= WHAT YOU HAVE TO DO =
Reproduce, word for word, every line from the first one down to the line containing "shell_length = 886; // [780:2:1000]", and nothing else.

= DATA LINES =
-*-*-
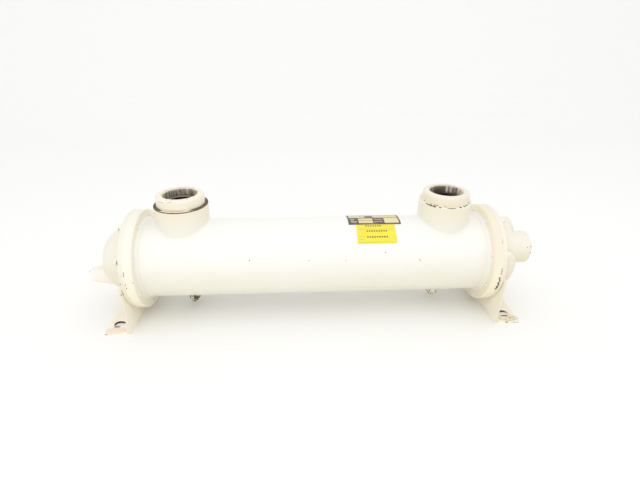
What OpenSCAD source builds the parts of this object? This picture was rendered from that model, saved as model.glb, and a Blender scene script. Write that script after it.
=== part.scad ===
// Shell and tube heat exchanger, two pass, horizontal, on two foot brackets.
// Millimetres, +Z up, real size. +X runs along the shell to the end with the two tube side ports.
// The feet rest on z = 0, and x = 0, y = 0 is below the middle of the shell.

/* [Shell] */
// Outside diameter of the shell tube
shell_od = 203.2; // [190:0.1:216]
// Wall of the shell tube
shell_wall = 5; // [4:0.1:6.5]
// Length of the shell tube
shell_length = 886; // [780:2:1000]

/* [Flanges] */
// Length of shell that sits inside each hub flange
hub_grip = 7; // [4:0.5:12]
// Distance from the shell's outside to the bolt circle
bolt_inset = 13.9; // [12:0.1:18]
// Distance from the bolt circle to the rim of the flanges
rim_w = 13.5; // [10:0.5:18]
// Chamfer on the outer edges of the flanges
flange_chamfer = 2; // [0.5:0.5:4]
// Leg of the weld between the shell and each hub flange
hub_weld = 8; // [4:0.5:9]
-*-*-
= TASK RESULT =
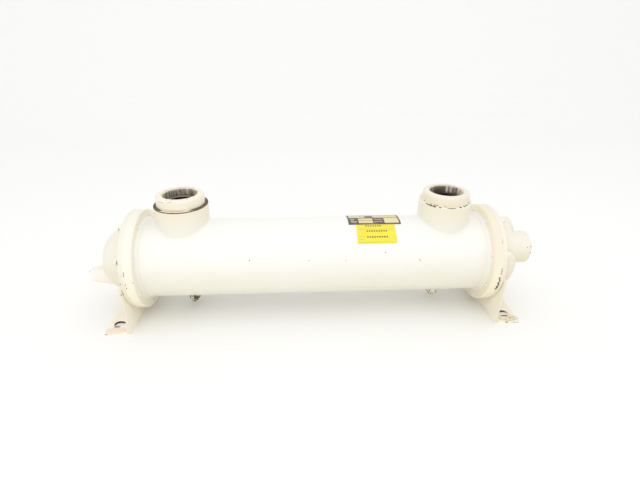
What OpenSCAD source builds the parts of this object? This picture was rendered from that model, saved as model.glb, and a Blender scene script. Write that script after it.
=== part.scad ===
// Shell and tube heat exchanger, two pass, horizontal, on two foot brackets.
// Millimetres, +Z up, real size. +X runs along the shell to the end with the two tube side ports.
// The feet rest on z = 0, and x = 0, y = 0 is below the middle of the shell.

/* [Shell] */
// Outside diameter of the shell tube
shell_od = 203.2; // [190:0.1:216]
// Wall of the shell tube
shell_wall = 5; // [4:0.1:6.5]
// Length of the shell tube
shell_length = 886; // [780:2:1000]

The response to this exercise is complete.